_Task directions_
Take every line from the listing below that contains "with".

** Begin Dataset section **

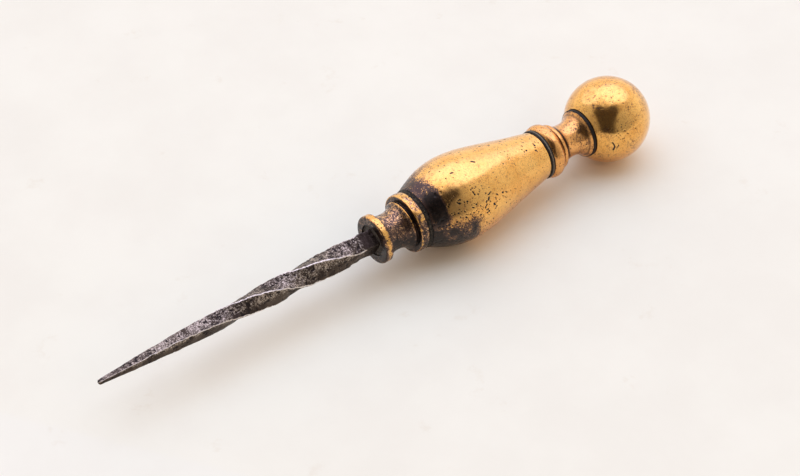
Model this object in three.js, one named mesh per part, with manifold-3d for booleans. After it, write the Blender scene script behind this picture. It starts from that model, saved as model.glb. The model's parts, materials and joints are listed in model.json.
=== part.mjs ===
// A leatherworker's pricking awl: a twisted square spike whose tang runs back through a turned brass
// handle. The handle is a stack of pieces on the tang, clamped by a ball pommel that screws on its end.
// Millimetres. X runs along the tool's axis from the point to the pommel and +Z is up. Distances along
// the axis are counted from the shoulder, the front face of the handle where the spike comes out. The
// finished group is then moved so that the origin is halfway along the whole tool.
import * as THREE from 'three';
import { mergeVertices } from 'three/addons/utils/BufferGeometryUtils.js';
import Module from 'manifold-3d';

const wasm = await Module();
wasm.setup();

// ---- driving dimensions ----
const SPIKE = {
  reach: 87, // shoulder to point
  side: 5.4, // of the square bar it is forged from
  pointSide: 1.1, // the point is worn blunt
  taperStart: 20, // full size up to this distance from the shoulder
  taperPower: 1.6,
  chamfer: 0.3, // soft corners of the bar
  rootAngle: 25, // how the square stands at the shoulder, in degrees
  seatEnd: 8, // the bar stays square this far into the ferrule
};
// Distance from the shoulder and turn of the bar there, in degrees. The bar was twisted while hot, and
// its middle, which was the hottest, took most of the turn.
const TWIST = [[0, 0], [8, 9], [16, 44], [25, 76], [33, 120], [44, 163], [52, 190], [62, 203], [87, 209]];

const THREAD = {
  major: 2.38, // 3/16 in, 24 threads per inch
  minor: 1.72,
  pitch: 1.058,
  footShare: 0.38, // half-width of the ridge at its foot and at its crest, as shares of the pitch
  crestShare: 0.1,
  start: 75.6,
  end: 83.2,
};
const TAPPED = { start: 73.4, mouthEnd: 76, end: 84.8, drillTip: 86 }; // the hole in the ball

const SEAT = { radius: 4.6, depth: 1.0 }; // round the spike in the shoulder, filled with hard cement
const CEMENT = { highAt: 0.2, highRadius: 3.8, lowAt: 0.5 }; // it sinks from the spike towards the rim
const FERRULE = {
  flangeRadius: 7.05,
  flangeRounding: 0.65,
  flangeEnd: 2.1,
  flangeStep: 0.8, // down from the flange to the curve of the waist
  frontCurveAt: 3.6,
  waistAt: 6,
  waistRadius: 5.4,
  rearCurveAt: 8.4,
  arrisAt: 9.8,
  arrisRadius: 7,
  arrisWidth: 0.25,
  grooveDepth: 0.35, // behind the arris
  beadStart: 10.8,
  beadRadius: 8.45,
  beadSwell: 0.3, // the bead is highest in its middle
  end: 13.3,
  spigotRadius: 6.2,
  spigotEnd: 19,
};
// The front washer is level with the bead at first, then stands up in front of the grip.
const FRONT_WASHER = { flatRadius: 8.15, flatEnd: 13.85, ridgeAt: 14.35, ridgeRadius: 9.05, backRadius: 8.5 };
const GRIP = {
  start: 14.6,
  startRadius: 8.7,
  shoulderAt: [18.8, 10.6], // where its front curve heads for, before it levels out
  levelFrom: 22.5,
  widestAt: 28.8,
  radius: 12.65,
  levelTo: 36,
  tailAt: [44, 9.7],
  end: 57.8,
  endRadius: 7.1,
};
const REAR_WASHER_RADIUS = 7.4;
const NECK = {
  spigotStart: 53,
  spigotRadius: 4.6,
  start: 59.2,
  startRadius: 7.3,
  beadFrontAt: 59.9, // where the front of the wide bead heads for, before it levels out
  beadTop: 61.1,
  beadRadius: 8.05,
  beadEnd: 62.5,
  grooveAt: 63.2,
  grooveRadius: 6.65,
  filletStart: 63.5, // a low rounded ring behind the groove
  filletRadius: 6.9,
  filletRounding: 0.7,
  filletEnd: 64.7,
  frontCurveAt: 66.3,
  waistAt: 69,
  waistRadius: 5.05,
  rearCurveAt: 71.9,
  end: 73.5,
  endRadius: 7.05,
};
const POMMEL_WASHER_RADIUS = 7.3;
const BALL = { radius: 12.5, start: 74.5, centre: 84.5 };

const HANDLE_LENGTH = BALL.centre + BALL.radius;
const CLEARANCE = 0.12; // of each bore and socket round the piece inside it
const THREAD_CLEARANCE = 0.09;
const END_ROOM = 0.4; // between the end of a spigot and the bottom of its counterbore
const WASHER_ROUNDING = 0.15;
const PAST = 1; // how far a cutter runs past the face it opens, and a joined rod into its neighbour

// ---- how finely the round shapes are faceted ----
const TURNED_SEGMENTS = 36;
const TANG_SEGMENTS = 24;
const THREAD_SEGMENTS = 16; // in one turn
const SPIKE_STATIONS = 50;
const CURVE_STEPS = 4;
const BALL_STEPS = 12;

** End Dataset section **

_In response_
Model this object in three.js, one named mesh per part, with manifold-3d for booleans. After it, write the Blender scene script behind this picture. It starts from that model, saved as model.glb. The model's parts, materials and joints are listed in model.json.
const SEAT = { radius: 4.6, depth: 1.0 }; // round the spike in the shoulder, filled with hard cement
// The front washer is level with the bead at first, then stands up in front of the grip.